Obama’s liberal critics say his speech on the NSA didn’t go far enough. Why they’re wrong

It’s not always true that if you’re under attack from both sides of the political spectrum, you’re probably doing the right thing. The smart or moral course is sometimes resolutely partisan. But watching President Obama take flak from the left and the right for his speech on intelligence reform, I believe he’s striking a difficult balance on a crucial topic.

The speech annoyed liberals and conservatives suspicious of government overreach, but reaction from the left has been more anguished. Many voices have begun arguing that Edward Snowden’s revelations show that U.S. intelligence operations have run amok and are illegal and unconstitutional and that Snowden deserves to be pardoned and treated like a hero. The factual basis for every one of these claims is weak. … Obama conceded too much when he promised not to eavesdrop on a host of them. Foreign governments will certainly not return the favor and stop what is often a relentless effort to spy on America’s top officials and CEOs.

There is a gaping hole in the left’s understanding of U.S. intelligence work. The U.S.–its government, businesses and people–is under massive, sustained surveillance from and infiltration by criminals, terrorists and foreign governments. The Chairman of the Joint Chiefs of Staff pointed out recently that since 2011, cyberattacks on America’s critical infrastructure–chemical, electrical, water and transport systems–have risen seventeenfold. The National Nuclear Security Administration, which is responsible for the country’s nuclear power plants, reported in 2012 that it faces 10 million cyberattacks every day–that’s 3.65 billion in one year. Every major bank and corporation, from Bank of America to Goldman Sachs to the New York Times, faces almost continuous efforts from abroad to penetrate its networks, mine its data, disrupt its procedures and steal its secrets. The effects can range from disruption of transactions to systemic damage that feels more like a military invasion.

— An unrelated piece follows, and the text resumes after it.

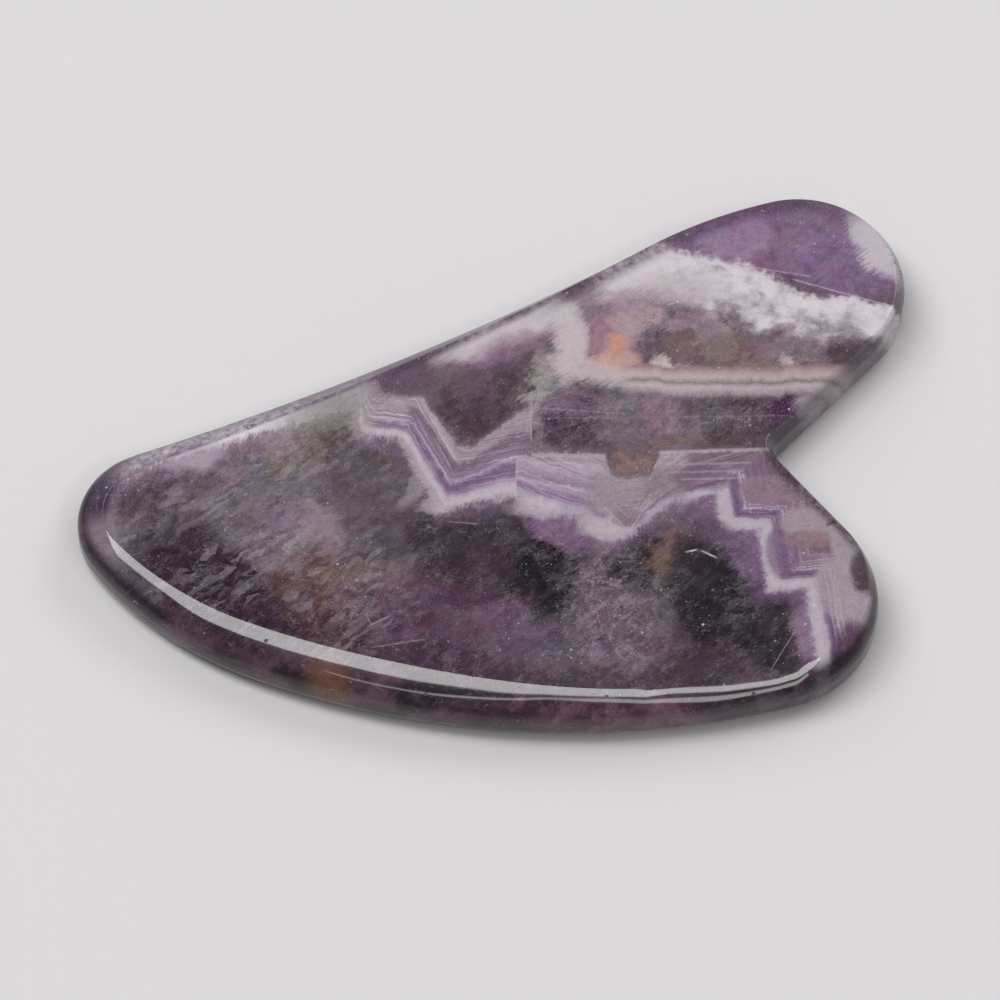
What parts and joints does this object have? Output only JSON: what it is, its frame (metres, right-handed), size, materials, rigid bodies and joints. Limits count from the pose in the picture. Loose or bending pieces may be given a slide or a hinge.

We all live, bank, work and play in a new parallel world of computer identities, data and transactions. But we do not seem to realize that this enormous freedom of activity in the cyberworld, as in the real world, has to be defended.

In “Federalist No. 51,” father of the American Constitution James Madison wrote (along with Alexander Hamilton) that in setting up a government, “the great difficulty lies in this: you must first enable the government to control the governed; and in the next place oblige it to control itself.” That is the balance we have to strike, in cyberspace as anywhere else.